Lorraine regained his fitness but not his place in the team, with Anthony Acheampong and Osei Sankofa ahead of him in the pecking order. He now knew this chapter in his career was coming to an end.

Lorraine said: "I couldn’t commit to the full-time training and didn’t know if the manager wanted to keep me anyway. It was difficult, because I’m used to playing.

"Under Liam Daish, I was the first name on the team sheet and throughout my 14 years of men’s football, I’ve always been a captain. I’ve never really played from the bench. But I trained well and I always wished those players (who were picked ahead of me) good luck when they played.

"My conscience is crystal clear with regard to that. I felt I handled it well - but I wanted to play."

Paul Lorraine leads Ebbsfleet out for the Kent Senior Cup final Picture Steve Crispe

Paul Lorraine leads Ebbsfleet out for the Kent Senior Cup final Picture: Steve Crispe

It was fitting that Lorraine lifted the Kent Senior Cup at Priestfield, allowing the fans to show their appreciation for the 30-year-old’s efforts.

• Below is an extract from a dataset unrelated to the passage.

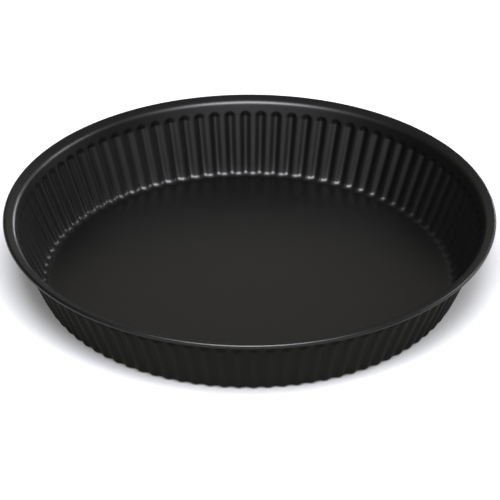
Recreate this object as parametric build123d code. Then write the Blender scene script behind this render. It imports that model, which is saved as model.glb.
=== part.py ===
from build123d import *
import os
from math import cos, hypot, pi, radians, sin

# One-piece fluted tart pan, pressed from a single blank of steel sheet.
# Frame: +Z up, origin at the centre of the flat underside of the base.
# All lengths in mm, all angles in degrees.

rim_diameter = 290.0        # over the curled edge
height = 44.0               # underside of the base to the top of the curled edge
sheet = 0.6                 # steel with its coating
wall_flare = 23.5           # lean of the wall away from the vertical
flutes = 90
groove_depth = 1.6          # each groove is pressed outwards from the plain cone
groove_share = 0.88         # width of a groove as a share of the pitch
depth_at_base = 0.65        # depth at the edge of the base, as a share of the full depth
growth = 14.0               # length along the section in which a groove gets its full depth
corner_radius = 4.5         # inside, between the base and the wall
bend_radius = 4.5           # top side, where the wall turns out into the flange
collar = 3.3                # plain wall between the groove tops and the bend
flange_width = 3.2          # straight part of the flange between the bend and the curl
flange_slope = 22.0         # rise of the flange outwards
bead_radius = 1.5           # outside radius of the curled edge
bead_turn = 266.0           # how far the edge is rolled under

wall_steps, flute_steps = 26, 14    # resolution of the fluted surfaces
end_crowding = 0.75                 # closer rows at the corner and at the groove tops

pitch = 360.0 / flutes
rise = 90.0 - wall_flare

# Section of the top side, walked from the base outwards: corner, wall, bend, flange
# and curl. It is placed from the curl inwards, so that the rim has its full diameter.
turn_out = rise - flange_slope
flange_r = (rim_diameter / 2 - bead_radius * (1 + sin(radians(flange_slope)))
            - flange_width * cos(radians(flange_slope)))
flange_z = (height - bead_radius * (1 - cos(radians(flange_slope)))
            - flange_width * sin(radians(flange_slope)))
bend_foot_r = flange_r - bend_radius * (sin(radians(rise)) - sin(radians(flange_slope)))
bend_foot_z = flange_z - bend_radius * (cos(radians(flange_slope)) - cos(radians(rise)))
corner_top_z = sheet + corner_radius * (1 - cos(radians(rise)))
wall_length = (bend_foot_z - corner_top_z) / sin(radians(rise))
corner_top_r = bend_foot_r - wall_length * cos(radians(rise))
base_radius = corner_top_r - corner_radius * sin(radians(rise))

# Length along the section, and turn to the left (+) or right (-), of each stretch.
corner = (corner_radius * radians(rise), rise)
fluted_wall = (wall_length - collar, 0.0)
plain_wall = (collar, 0.0)
bend = (bend_radius * radians(turn_out), -turn_out)
flange = (flange_width, 0.0)
curl = (bead_radius * radians(bead_turn), -bead_turn)
stretches = [corner, fluted_wall, plain_wall, bend, flange, curl]
groove_end = corner[0] + fluted_wall[0]


def section(s):
    """Radius, height and heading of the plain top side at a distance s along it."""
    r, z, heading = base_radius, sheet, 0.0
    for length, turn in stretches:
        part = min(s, length)
        if turn == 0.0:
            r += part * cos(radians(heading))
            z += part * sin(radians(heading))
        else:
            radius = length / radians(turn)
            new = heading + turn * part / length
            r += radius * (sin(radians(new)) - sin(radians(heading)))
            z -= radius * (cos(radians(new)) - cos(radians(heading)))
            heading = new
        s -= part
        if s <= 0:
            break
    return r, z, heading


def plain(s, depth):
    """A point of the plain section, as far as depth into the sheet."""
    r, z, heading = section(s)
    return Vector(r + depth * sin(radians(heading)), 0, z - depth * cos(radians(heading)))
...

That show of affection spoke volumes.

Lorraine said: "When the supporters were clapping me and chanting my name, it made me realise. I didn’t know how well I was thought of at Ebbsfleet until I came out of the team.

"I’d like to thank the Ebbsfleet supporters for the four years I’ve had down there, for their support and loyalty. I hope that as many of them as possible can read this because I’m not on Twitter.

"I do appreciate it and feel privileged and lucky to have captained their club.”

So what does the future hold for captain courageous?

Lorraine said: "During the season, when I wasn’t playing, I had five clubs enquiring to take me on loan or maybe buy me. Will those five clubs still be interested? I don’t see how much changes in a month."

He added: "Ebbsfleet will be a massive club in the future. But I’ve got a wife and two kids and going full-time at the age of 30 doesn’t make sense. It’s a shame but all good things come to an end."

They do indeed. But Lorraine’s legend lives on.